## TASK DESCRIPTION:
Write out all the material exactly. Leave nothing out.

## SUPPLIED MATERIAL:
>> start
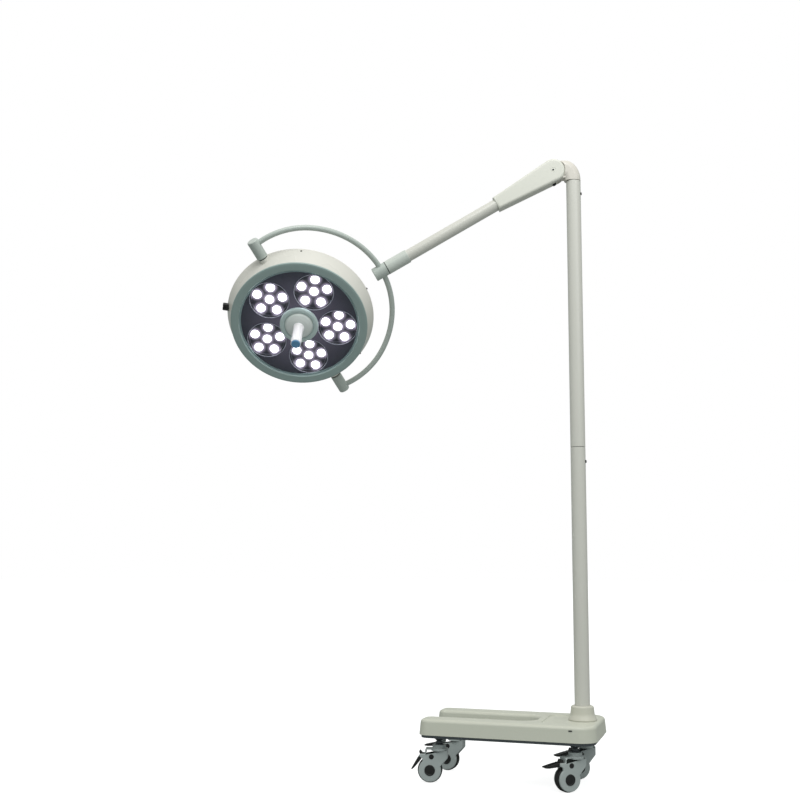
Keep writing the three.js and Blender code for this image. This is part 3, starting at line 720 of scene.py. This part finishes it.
def arm_parts():
    """Arm tube and the sleeve at its end, which stops short of the hub's washer."""
    a, washer_room = ARM, 2.4
    end = a["hub"] - YOKE["back"] - washer_room
    start = a["hub"] - YOKE["back"] - 0.8 - SLEEVE["length"]
    pipe = turned((a["tube"] - 2.4, 152), (a["tube"], 152, 0.6), (a["tube"], start + 40, 0.6),
                  (a["tube"] - 2.4, start + 40), closed=True, steps=3)
    build("arm_tube_pipe", "arm", ARM_AT @ ALONG_X, pipe, tube_paint, ["arm_tube"])
    s = SLEEVE["r"]
    sleeve = turned((a["tube"] + 0.1, start), (s, start, 1.6), (s, end, 0.8), (8.3, end), (8.3, end - 30),
                    (a["tube"] + 0.1, end - 30), sides=FINE, closed=True)
    build("arm_end_collar", "arm", ARM_AT @ ALONG_X, sleeve, sleeve_paint,
          ["arm_end_sleeve"])


# ---- yoke ---------------------------------------------------------------------------------
def yoke_parts():
    """Hub and shank, then for each end its half of the ring and its pivot block."""
    y, centre = YOKE, HEAD["at"] - YOKE["shift"]
    plug = y["front"] - 0.8
    hub = turned((0, -y["back"]), (y["hub"], -y["back"], 0.8), (y["hub"], y["front"], 2.2),
                 (y["hub"] - 6, y["front"]), (y["hub"] - 7, plug), (0, plug), sides=FINE)
    shank = disc(8, -y["back"] - 24, -y["back"] + 2)
    build("yoke_hub_body", "yoke", YOKE_AT @ ALONG_X, weld(hub, shank), yoke_shaded_paint,
          ["yoke_hub"])
    for name, side in (("upper", 1), ("lower", -1)):
        first = math.degrees(math.asin((y["hub"] - 3) / y["arc"]))
        last = 90 - math.degrees(math.asin((y["block"] - 6) / y["arc"]))
        line = []
        for k in range(49):
            t = math.radians(first + (last - first) * k / 48)
            flatter = max(0, (math.degrees(t) - y["straight_from"]) / (90 - y["straight_from"]))
            radius = y["arc"] - y["end_drop"] * flatter ** 2
            line.append((centre - radius * math.cos(t), 0, side * radius * math.sin(t)))
        build("yoke_arc_" + name, "yoke", YOKE_AT, sweep(line, y["tube"], SMALL), yoke_shaded_paint,
              ["yoke_" + name])
        turn = Matrix() if side > 0 else FLIP
        inner, outer, r = y["block_inner"], y["block_outer"], y["block"]
        body = turned((6.3, inner), (r, inner, 1.2), (r, outer, 3.5), (0, outer), (0, outer - 8),
                      (6.3, outer - 8), sides=MEDIUM)
        body = joined(body, bands([[Vector((p.x, p.y, z)) for p in circle(6.3, MEDIUM)]
                                   for z in (outer - 8, inner)]))
        build("pivot_block_" + name + "_body", "yoke", YOKE_AT @ shift(HEAD["at"], 0, 0) @ turn,
              body, yoke_shaded_paint, ["pivot_block_" + name])


def arm_seams():
    """Thin dark washers: between sleeve and hub, and round the hub's end plug."""
    y = YOKE
    low, high, r = -y["back"] - 2.2, -y["back"] - 0.1, SLEEVE["r"] - 0.3
    washer = turned((8.4, low), (r, low), (r, high), (8.4, high), sides=FINE, closed=True)
    build("hub_washer", "yoke", YOKE_AT @ ALONG_X, washer, seam_dark)
    ring = hoop(y["hub"] - 5.2, y["hub"] - 3.6, y["front"] - 0.5, y["front"] + 0.15, 0.1, FINE)
    build("hub_face_seam", "yoke", YOKE_AT @ ALONG_X, ring, seam_dark)


# ---- lamp head ----------------------------------------------------------------------------
def head_shell():
    """Spun dome with the side band, as one thin shell."""
    h = HEAD
    w = h["wall"]
    outside = [(0, h["back"]), (96, h["back"] + 2.5, 30), (168, h["back"] + 15, 60),
               (219, h["back"] + 34, 26), (h["rim"], h["rim_z"] - 3, 12), (h["lip"], h["lip_z"], 1.2)]
    inside = [(h["lip"] - w, h["lip_z"]), (h["rim"] - w - 2, h["rim_z"] - 2, 9), (216, h["back"] + 38, 20),
              (166, h["back"] + 19, 40), (0, h["back"] + 4)]
    profile = rounded(outside + inside, closed=False, steps=8)
    shell = lathe(profile, FINE)
    build("head_shell_dome", "head", HEAD_AT, shell, shell_paint, ["head_back_shell"])


def band_radius(z):
    """Radius of the head's side band at height z."""
    h = HEAD
    share = (z - h["rim_z"] + 3) / (h["lip_z"] - h["rim_z"] + 3)
    return h["rim"] + (h["lip"] - h["rim"]) * share


def head_front():
    """Bezel, glass, the mask behind it with a hole for each module, and the five modules."""
    h = HEAD
    seat = h["glass_z"] - 3.6
    bezel = turned((h["glass"] - 4, seat - 3), (h["lip"] - 4, seat - 3), (h["lip"] - 4, h["lip_z"] + 0.6),
                   (h["lip"], h["lip_z"] + 0.6, 0.5), (h["lip"], h["bezel_z"] - 1, 2.4),
                   (h["bezel"] - 4, h["bezel_z"], 3), (h["glass"] + 4, h["bezel_z"] - 0.2, 2),
                   (h["glass"] + 0.4, seat), (h["glass"] - 4, seat), sides=FINE, closed=True)
    build("front_bezel_ring", "head", HEAD_AT, bezel, bezel_plastic, ["front_bezel"])
    glass = hoop(h["ring"] - 2, h["glass"], seat + 0.3, h["glass_z"], 0.8, FINE)
    build("front_glass_pane", "head", HEAD_AT, glass, front_glass, ["front_glass"])
    centres = [(h["module_ring"] * math.cos(math.radians(h["module_phase"] + 72 * k)),
                h["module_ring"] * math.sin(math.radians(h["module_phase"] + 72 * k))) for k in range(5)]
    levels = []
    for z in (35.5, 38):
        loops = [circle(h["glass"] - 1, FINE), circle(48, MEDIUM)]
        loops += [circle(h["module"] + 4.2, MEDIUM, x, y) for x, y in centres]
        levels.append([[Vector((p.x, p.y, z)) for p in loop] for loop in loops])
    mask = joined(patch(*levels[0]), patch(*levels[1]), *(bands(list(pair)) for pair in zip(*levels)))
    build("front_mask_plate", "head", HEAD_AT, mask, mask_black)
    for k, (x, y) in enumerate(centres, 1):
        module(k, HEAD_AT @ shift(x, y, 0))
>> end
## ANSWER TO THE EXERCISE:
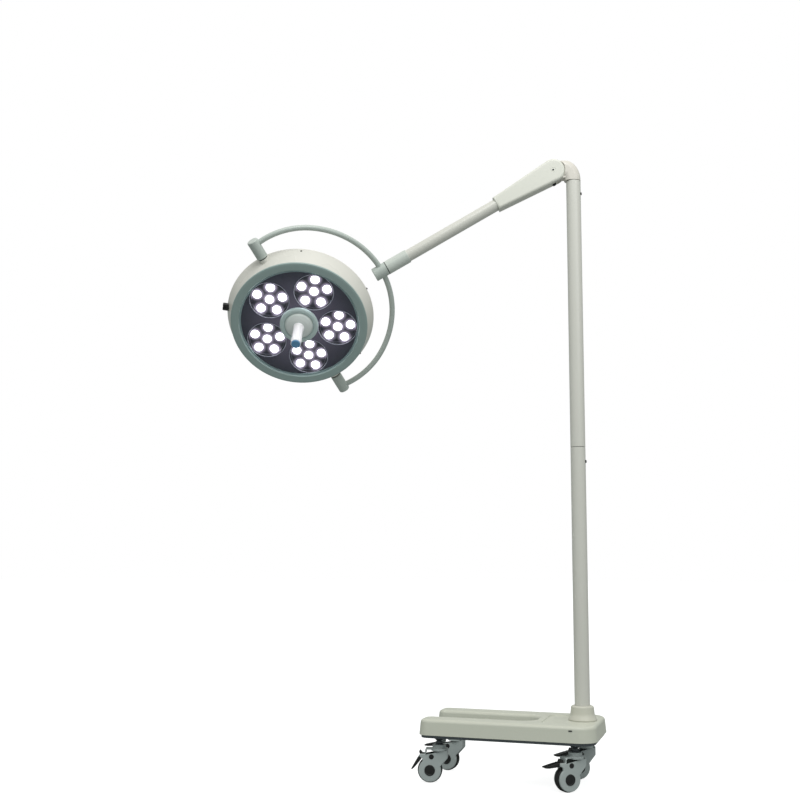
Keep writing the three.js and Blender code for this image. This is part 3, starting at line 720 of scene.py. This part finishes it.
def arm_parts():
    """Arm tube and the sleeve at its end, which stops short of the hub's washer."""
    a, washer_room = ARM, 2.4
    end = a["hub"] - YOKE["back"] - washer_room
    start = a["hub"] - YOKE["back"] - 0.8 - SLEEVE["length"]
    pipe = turned((a["tube"] - 2.4, 152), (a["tube"], 152, 0.6), (a["tube"], start + 40, 0.6),
                  (a["tube"] - 2.4, start + 40), closed=True, steps=3)
    build("arm_tube_pipe", "arm", ARM_AT @ ALONG_X, pipe, tube_paint, ["arm_tube"])
    s = SLEEVE["r"]
    sleeve = turned((a["tube"] + 0.1, start), (s, start, 1.6), (s, end, 0.8), (8.3, end), (8.3, end - 30),
                    (a["tube"] + 0.1, end - 30), sides=FINE, closed=True)
    build("arm_end_collar", "arm", ARM_AT @ ALONG_X, sleeve, sleeve_paint,
          ["arm_end_sleeve"])


# ---- yoke ---------------------------------------------------------------------------------
def yoke_parts():
    """Hub and shank, then for each end its half of the ring and its pivot block."""
    y, centre = YOKE, HEAD["at"] - YOKE["shift"]
    plug = y["front"] - 0.8
    hub = turned((0, -y["back"]), (y["hub"], -y["back"], 0.8), (y["hub"], y["front"], 2.2),
                 (y["hub"] - 6, y["front"]), (y["hub"] - 7, plug), (0, plug), sides=FINE)
    shank = disc(8, -y["back"] - 24, -y["back"] + 2)
    build("yoke_hub_body", "yoke", YOKE_AT @ ALONG_X, weld(hub, shank), yoke_shaded_paint,
          ["yoke_hub"])
    for name, side in (("upper", 1), ("lower", -1)):
        first = math.degrees(math.asin((y["hub"] - 3) / y["arc"]))
        last = 90 - math.degrees(math.asin((y["block"] - 6) / y["arc"]))
        line = []
        for k in range(49):
            t = math.radians(first + (last - first) * k / 48)
            flatter = max(0, (math.degrees(t) - y["straight_from"]) / (90 - y["straight_from"]))
            radius = y["arc"] - y["end_drop"] * flatter ** 2
            line.append((centre - radius * math.cos(t), 0, side * radius * math.sin(t)))
        build("yoke_arc_" + name, "yoke", YOKE_AT, sweep(line, y["tube"], SMALL), yoke_shaded_paint,
              ["yoke_" + name])
        turn = Matrix() if side > 0 else FLIP
        inner, outer, r = y["block_inner"], y["block_outer"], y["block"]
        body = turned((6.3, inner), (r, inner, 1.2), (r, outer, 3.5), (0, outer), (0, outer - 8),
                      (6.3, outer - 8), sides=MEDIUM)
        body = joined(body, bands([[Vector((p.x, p.y, z)) for p in circle(6.3, MEDIUM)]
                                   for z in (outer - 8, inner)]))
        build("pivot_block_" + name + "_body", "yoke", YOKE_AT @ shift(HEAD["at"], 0, 0) @ turn,
              body, yoke_shaded_paint, ["pivot_block_" + name])


def arm_seams():
    """Thin dark washers: between sleeve and hub, and round the hub's end plug."""
    y = YOKE
    low, high, r = -y["back"] - 2.2, -y["back"] - 0.1, SLEEVE["r"] - 0.3
    washer = turned((8.4, low), (r, low), (r, high), (8.4, high), sides=FINE, closed=True)
    build("hub_washer", "yoke", YOKE_AT @ ALONG_X, washer, seam_dark)
    ring = hoop(y["hub"] - 5.2, y["hub"] - 3.6, y["front"] - 0.5, y["front"] + 0.15, 0.1, FINE)
    build("hub_face_seam", "yoke", YOKE_AT @ ALONG_X, ring, seam_dark)


# ---- lamp head ----------------------------------------------------------------------------
def head_shell():
    """Spun dome with the side band, as one thin shell."""
    h = HEAD
    w = h["wall"]
    outside = [(0, h["back"]), (96, h["back"] + 2.5, 30), (168, h["back"] + 15, 60),
               (219, h["back"] + 34, 26), (h["rim"], h["rim_z"] - 3, 12), (h["lip"], h["lip_z"], 1.2)]
    inside = [(h["lip"] - w, h["lip_z"]), (h["rim"] - w - 2, h["rim_z"] - 2, 9), (216, h["back"] + 38, 20),
              (166, h["back"] + 19, 40), (0, h["back"] + 4)]
    profile = rounded(outside + inside, closed=False, steps=8)
    shell = lathe(profile, FINE)
    build("head_shell_dome", "head", HEAD_AT, shell, shell_paint, ["head_back_shell"])


def band_radius(z):
    """Radius of the head's side band at height z."""
    h = HEAD
    share = (z - h["rim_z"] + 3) / (h["lip_z"] - h["rim_z"] + 3)
    return h["rim"] + (h["lip"] - h["rim"]) * share


def head_front():
    """Bezel, glass, the mask behind it with a hole for each module, and the five modules."""
    h = HEAD
    seat = h["glass_z"] - 3.6
    bezel = turned((h["glass"] - 4, seat - 3), (h["lip"] - 4, seat - 3), (h["lip"] - 4, h["lip_z"] + 0.6),
                   (h["lip"], h["lip_z"] + 0.6, 0.5), (h["lip"], h["bezel_z"] - 1, 2.4),
                   (h["bezel"] - 4, h["bezel_z"], 3), (h["glass"] + 4, h["bezel_z"] - 0.2, 2),
                   (h["glass"] + 0.4, seat), (h["glass"] - 4, seat), sides=FINE, closed=True)
    build("front_bezel_ring", "head", HEAD_AT, bezel, bezel_plastic, ["front_bezel"])
    glass = hoop(h["ring"] - 2, h["glass"], seat + 0.3, h["glass_z"], 0.8, FINE)
    build("front_glass_pane", "head", HEAD_AT, glass, front_glass, ["front_glass"])
    centres = [(h["module_ring"] * math.cos(math.radians(h["module_phase"] + 72 * k)),
                h["module_ring"] * math.sin(math.radians(h["module_phase"] + 72 * k))) for k in range(5)]
    levels = []
    for z in (35.5, 38):
        loops = [circle(h["glass"] - 1, FINE), circle(48, MEDIUM)]
        loops += [circle(h["module"] + 4.2, MEDIUM, x, y) for x, y in centres]
        levels.append([[Vector((p.x, p.y, z)) for p in loop] for loop in loops])
    mask = joined(patch(*levels[0]), patch(*levels[1]), *(bands(list(pair)) for pair in zip(*levels)))
    build("front_mask_plate", "head", HEAD_AT, mask, mask_black)
    for k, (x, y) in enumerate(centres, 1):
        module(k, HEAD_AT @ shift(x, y, 0))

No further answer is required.